> _Dataset extract_
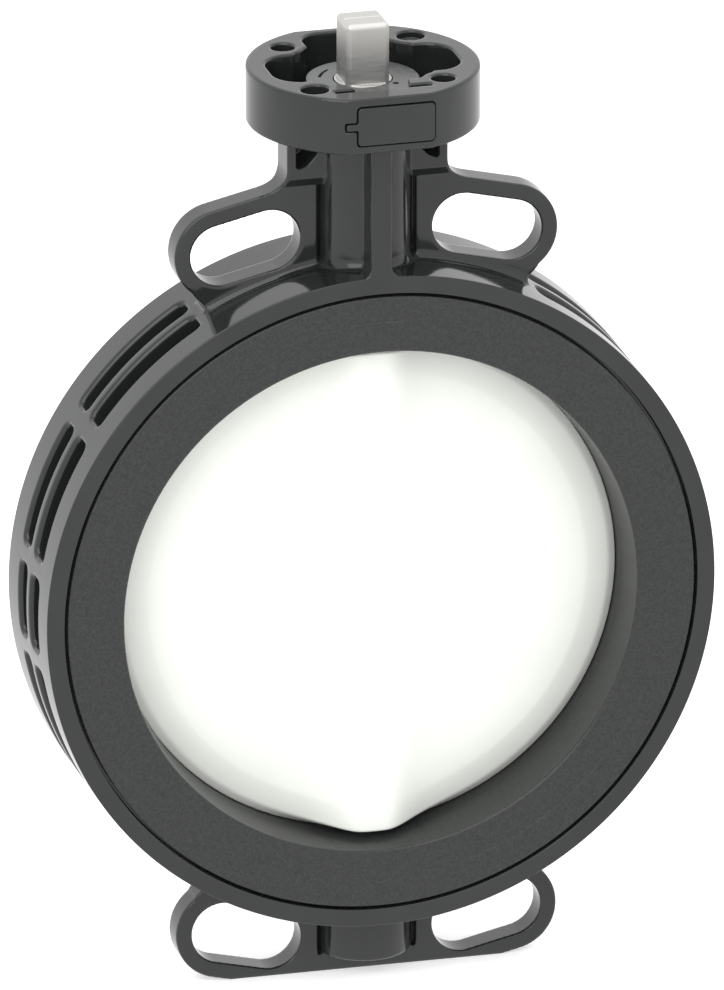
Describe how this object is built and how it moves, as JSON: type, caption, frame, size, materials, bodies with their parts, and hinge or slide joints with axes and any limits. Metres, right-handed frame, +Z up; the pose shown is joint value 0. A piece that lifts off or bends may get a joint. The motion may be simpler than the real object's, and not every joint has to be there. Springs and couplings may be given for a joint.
{
  "type": "butterfly valve",
  "caption": "Wafer butterfly valve with a lined plastic body, a white disc on a through stem, a square stem end and bolt lugs above and below.",
  "frame": {"origin": "where the bore axis crosses the stem axis, at the middle of the disc", "axes": "+Z up along the stem to its square end; -Y out of the front gasket face along the bore; +X to the right seen from the front"},
  "size_m": [0.262, 0.083, 0.3817],
  "materials": {
    "body_plastic": "moulded, glass-filled, satin gloss",
    "liner_rubber": "moulded EPDM, matt",
    "backing_plastic": "moulded, matt",
    "bush_plastic": "turned acetal, matt",
    "seal_rubber": "moulded EPDM",
    "plate_metal": "stamped and coated",
    "disc_plastic": "moulded, satin",
    "stem_steel": "turned and milled stainless",
    "spring_steel": "stamped spring steel"
  },
  "bodies": {
    "valve_body": {"body_ring": "body_plastic", "neck_frame": "body_plastic", "actuator_flange": "body_plastic", "foot_frame": "body_plastic", "tag_plate": "body_plastic", "seat_liner": "liner_rubber", "liner_backing_ring": "backing_plastic", "neck_bush": "bush_plastic", "upper_bush": "bush_plastic", "lower_bush": "bush_plastic", "lower_thrust_pad": "bush_plastic", "thrust_washer": "bush_plastic", "wiper_ring": "seal_rubber", "retainer_plate": "plate_metal"},
    "disc_and_stem": {"disc": "disc_plastic", "stem": "stem_steel", "upper_disc_o_ring": "seal_rubber", "lower_disc_o_ring": "seal_rubber", "neck_stem_o_ring": "seal_rubber", "upper_stem_o_ring": "seal_rubber", "lower_stem_o_ring": "seal_rubber", "retaining_clip": "spring_steel"}
  },
  "joints": [
    {"name": "disc_turn", "type": "hinge", "parent": "valve_body", "child": "disc_and_stem", "pos_m": [0, 0, 0], "axis": [0, 0, 1], "range_deg": [0, 90]}
  ]
}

> _Written exercise_
Extract the complete data, matching each line exactly.

> _Exercise answer_
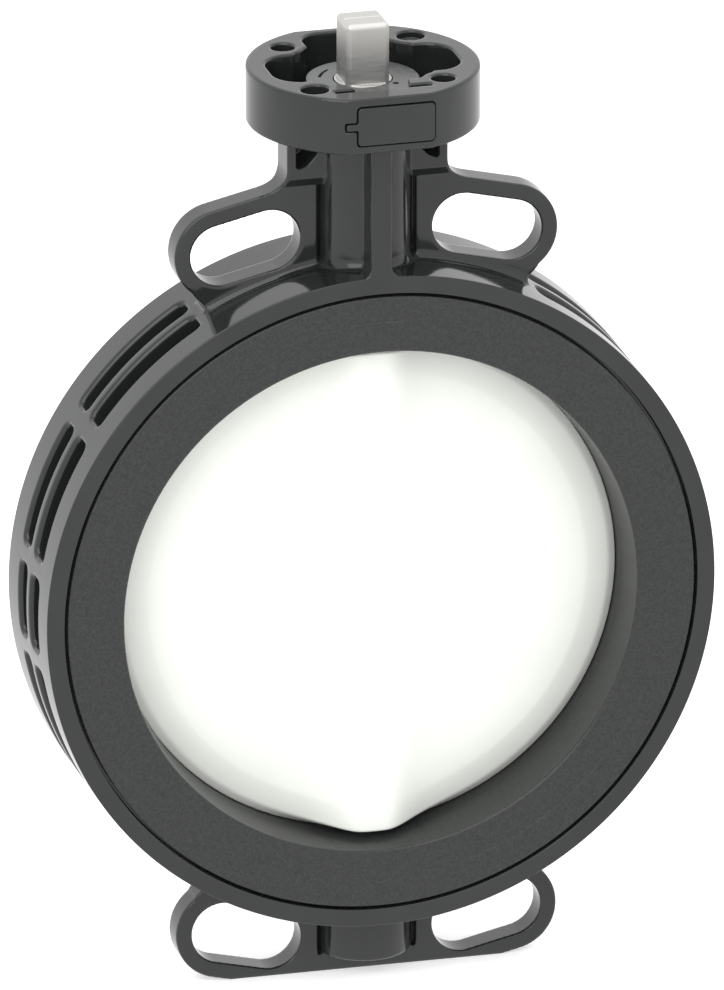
Describe how this object is built and how it moves, as JSON: type, caption, frame, size, materials, bodies with their parts, and hinge or slide joints with axes and any limits. Metres, right-handed frame, +Z up; the pose shown is joint value 0. A piece that lifts off or bends may get a joint. The motion may be simpler than the real object's, and not every joint has to be there. Springs and couplings may be given for a joint.
{
  "type": "butterfly valve",
  "caption": "Wafer butterfly valve with a lined plastic body, a white disc on a through stem, a square stem end and bolt lugs above and below.",
  "frame": {"origin": "where the bore axis crosses the stem axis, at the middle of the disc", "axes": "+Z up along the stem to its square end; -Y out of the front gasket face along the bore; +X to the right seen from the front"},
  "size_m": [0.262, 0.083, 0.3817],
  "materials": {
    "body_plastic": "moulded, glass-filled, satin gloss",
    "liner_rubber": "moulded EPDM, matt",
    "backing_plastic": "moulded, matt",
    "bush_plastic": "turned acetal, matt",
    "seal_rubber": "moulded EPDM",
    "plate_metal": "stamped and coated",
    "disc_plastic": "moulded, satin",
    "stem_steel": "turned and milled stainless",
    "spring_steel": "stamped spring steel"
  },
  "bodies": {
    "valve_body": {"body_ring": "body_plastic", "neck_frame": "body_plastic", "actuator_flange": "body_plastic", "foot_frame": "body_plastic", "tag_plate": "body_plastic", "seat_liner": "liner_rubber", "liner_backing_ring": "backing_plastic", "neck_bush": "bush_plastic", "upper_bush": "bush_plastic", "lower_bush": "bush_plastic", "lower_thrust_pad": "bush_plastic", "thrust_washer": "bush_plastic", "wiper_ring": "seal_rubber", "retainer_plate": "plate_metal"},
    "disc_and_stem": {"disc": "disc_plastic", "stem": "stem_steel", "upper_disc_o_ring": "seal_rubber", "lower_disc_o_ring": "seal_rubber", "neck_stem_o_ring": "seal_rubber", "upper_stem_o_ring": "seal_rubber", "lower_stem_o_ring": "seal_rubber", "retaining_clip": "spring_steel"}
  },
  "joints": [
    {"name": "disc_turn", "type": "hinge", "parent": "valve_body", "child": "disc_and_stem", "pos_m": [0, 0, 0], "axis": [0, 0, 1], "range_deg": [0, 90]}
  ]
}